Robin Suzanne Kinman, 51, of Conyers, Georgia, died on
February 1, 2011. An American Kennel Club judge of German shepherds
and former animal control officer in Dekalb County, Georgia,
“Suzanne will be remembered for her pioneering work in Dekalb County
mandating that no animal be released from animal control unless
neutered, and for planning for animals in disaster. She testified
on many occasions at the Georgia state capitol for animal
legislation. Her professionalism brought credibility to our cause,”
wrote Humane Association of Georgia director Carolyn Danese.
Richard H. Greene, Sr., DVM, 70, died on February 13,
2011 in Marietta, Georgia. Greene worked with Cobb County Animal
Control for more than 25 years, recalled Humane Association of
Georgia director Carolyn Danese. Practicing in Americus until 1984,
Greene later co-owned the Twilley-Greene Animal Clinic in Marietta.
Gertrude Maxwell, 99, died on January 17, 2011 in West
Palm Beach, Florida. Maxwell in 1972 founded the no-kill Save-A-Pet
adoption shelter in Highland Park, Illinois. She relocated to
Florida when her first husband, real estate investor Mark Maxwell,
retired in 1978, but remained active in promoting neuter/return of
feral cats, sterilizing pets, and no-kill sheltering to the end of
her life. Save-A-Pet, now in Grayslake, is now a
$2-million-a-year organization which has rehomed more than 70,000
dogs and cats, currently rehoming about 1,500 per year.
William Thomas Warden, 75, died on January 10, 2011 in
Victoria, British Columbia. A career diplomat and international
election observer for the Canadian Department of Foreign Affairs,
Warden later founded and directed the International Centre at the
University of Calgary. Best known as a human rights advocate,
Warden was also an animal advocate who donated to the Visakha SPCA in
Visakhapatnam, India, and encouraged his daughter Lisa Warden to
fight animal abuse in India and Vietnam. Her most prominent
campaigns have pushed for reform at the 104-year-old Kakinada SPCA
and in the allocation and management of animal control and Animal
Birth Control program contracts in Ahmedabad.
Thomas Van Cise, DVM, 60, of Corona, California, died
on December 30, 2010 from a heart attack. Receiving his veterinary
degree from Purdue University in Ohio in 1974, Van Cise purchased
the All Animals Exotic or Small clinic in Norco, California in 1981.
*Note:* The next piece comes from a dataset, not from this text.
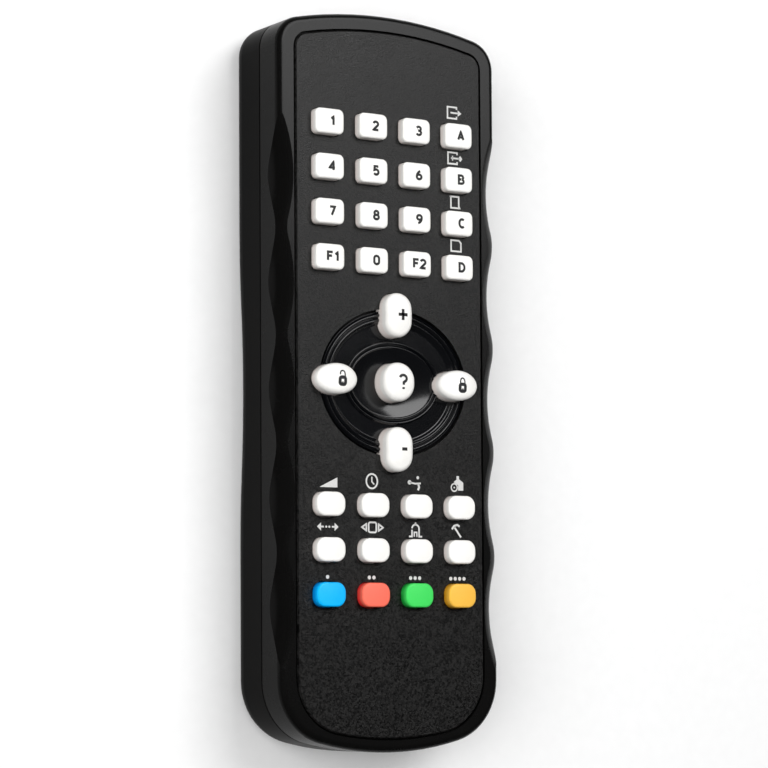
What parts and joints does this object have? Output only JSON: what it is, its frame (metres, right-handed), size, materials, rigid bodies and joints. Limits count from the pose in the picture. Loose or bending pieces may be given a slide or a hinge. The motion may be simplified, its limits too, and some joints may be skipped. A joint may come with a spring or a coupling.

Van Cise became nationally known for practicing veterinary
homeopathy, acupuncture, and various other alternative treatments.
J. Lindsay Oaks, 51, died on January 15, 2011. A
Washington State University microbiologist who frequently worked with
the Peregrine Fund, Oaks in January 2003 identified the
anti-inflammatory drug diclofenac as the cause of the loss over the
preceding 10 years of more than 95% of the once common Oriental
white-backed vulture, and similar declines in the populations of
long-billed and slender-billed vultures. The source of exposure
turned out to be Indian and Pakistani farmers who use diclofenac to
keep lame oxen, buffalo, and equines on the job pulling carts and
plows. When the animals die, their carcasses are left for
scavengers. While residual diclofenac does not seem to harm dogs or
jackals, cumulative exposure causes kidney falure in vultures.
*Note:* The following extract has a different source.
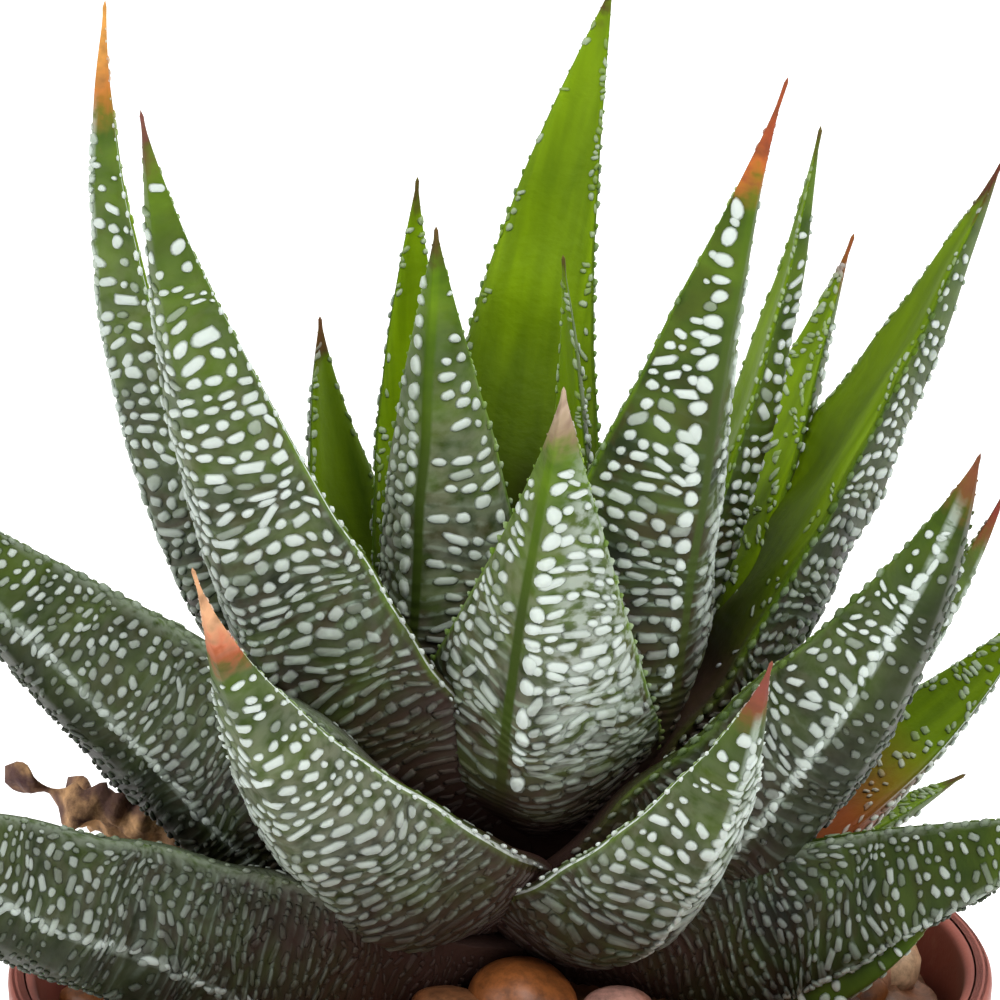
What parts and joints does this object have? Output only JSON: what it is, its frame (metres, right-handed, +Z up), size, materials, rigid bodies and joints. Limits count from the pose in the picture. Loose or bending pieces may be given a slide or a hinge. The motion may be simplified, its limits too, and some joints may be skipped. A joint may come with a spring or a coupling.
{
  "type": "potted haworthia",
  "caption": "Rosette of thick pointed green leaves with rows of white bumps, on gravel in a round tapered plastic pot with a banded rim.",
  "frame": {"origin": "centre of the pot's foot, on the surface that it stands on", "axes": "+Z up along the pot's axis; -Y is the side that the picture shows, +X to its right"},
  "size_m": [0.0844, 0.0605, 0.115],
  "materials": {
    "leaf": "satin",
    "heart_leaf": "satin",
    "dry_leaf": "matte",
    "stem": "matte",
    "soil": "matte",
    "gravel": "satin",
    "pot": "satin"
  },
  "bodies": {
    "root": {"dry_leaf_back": "dry_leaf", "dry_leaf_left": "dry_leaf", "gravel": "gravel", "leaf_back_left": "leaf", "leaf_back_right": "leaf", "leaf_back_tall": "heart_leaf", "leaf_front": "leaf", "leaf_front_left": "leaf", "leaf_front_right": "leaf", "leaf_heart_left": "leaf", "leaf_heart_rear": "heart_leaf", "leaf_heart_right": "heart_leaf", "leaf_left": "leaf", "leaf_low_back": "leaf", "leaf_low_back_left": "leaf", "leaf_low_back_right": "leaf", "leaf_low_far_right": "leaf", "leaf_low_left": "leaf", "leaf_low_right": "leaf", "leaf_rear_left": "leaf", "leaf_right": "leaf", "leaf_right_behind": "heart_leaf", "leaf_right_centre": "leaf", "leaf_right_low": "leaf", "leaf_right_rear": "leaf", "leaf_small_right": "leaf", "leaf_tall_left": "leaf", "leaf_tall_left_rear": "leaf", "leaf_tall_right": "heart_leaf", "leaf_upper_right": "heart_leaf", "pot": "pot", "soil": "soil", "stem": "stem"}
  },
  "joints": []
}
Slightly more than 11% of the carcasses of working animals tested
proved to contain diclofenac. Based on these studies, the Government
of India banned the use and production of the veterinary painkiller
through an order of the Drug Controller General in May 2006. “In
August 2008,” recalled The Hindu, “a directive was issued by the
Drug Controller [of India] to make human painkiller manufacturers
label their products with the warning, ‘Not for veterinary use.'”
However, diclofenac is still commonly used in working animals, and
vultures of all Asian species are still declining.